A Data-driven Voltage Control Framework for Power Distribution Systems

TL;DR

This paper presents a real-time, adaptive voltage control framework for power distribution systems that optimizes DER injections using a linear model and real-time measurements, validated on a standard test feeder.

Contribution

It introduces a data-driven, adaptive voltage control method that efficiently estimates model parameters in real-time, improving voltage regulation in distribution systems.

Findings

Effective voltage regulation demonstrated on IEEE 37-bus test feeder

Requires fewer data for parameter estimation due to structural exploitation

Framework adapts to parameter changes in real-time

Abstract

In this paper, we address the problem of coordinating a set of distributed energy resources (DERs) to regulate voltage in power distribution systems to desired levels.
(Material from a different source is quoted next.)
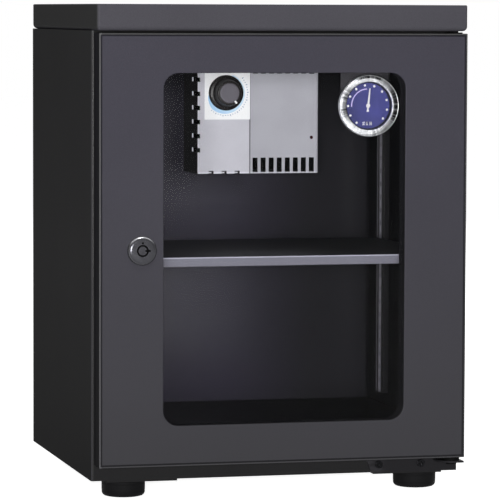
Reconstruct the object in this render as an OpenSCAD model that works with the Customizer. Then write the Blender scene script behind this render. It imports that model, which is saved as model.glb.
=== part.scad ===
// Camera dry cabinet: a sheet steel cabinet with a glazed door, a shelf, a dryer unit and a hygrometer.
// The front faces -Y, +X is to the viewer's right, and the feet stand on z = 0.

/* [Cabinet] */
// Width of the body and the top cover
body_w = 320; // [310:2:400]
// Depth of the body behind the front of its flanges
body_d = 266; // [250:2:340]
// Height of the body from its underside to the top cover
body_h = 377; // [370:1:460]
// Thickness of the cabinet sheet
sheet_t = 1.2; // [0.8:0.1:1.4]
// Height of the plinth, from the underside to the inside floor
plinth_h = 33; // [31:1:45]
// Height of the head rail above the opening
head_h = 20; // [18:1:24]
// Width of each upright front flange
jamb_w = 17; // [16:0.5:20]
// Height of the top cover
cover_h = 22; // [18:1:30]
// Radius of the top cover's upright corners
cover_r = 2.5; // [1.5:0.5:6]
// Overhang of the inner lips that stiffen the top cover
cover_lip = 12; // [8:1:20]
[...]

To this end, we formulate the voltage control problem as an optimization problem, the objective of which is to determine the optimal DER power injections that minimize the voltage deviations from desirable voltage levels subject to a set of constraints. The nonlinear relationship between the voltage magnitudes and the nodal power injections is approximated by a linear model, the parameters of which can be estimated in real-time efficiently using measurements. In particular, the parameter estimation requires much fewer data by exploiting the structural characteristics of the power distribution system. As such, the voltage control framework is intrinsically adaptive to parameter changes. Numerical studies on the IEEE 37-bus power distribution test feeder validated the effectiveness of the propose framework.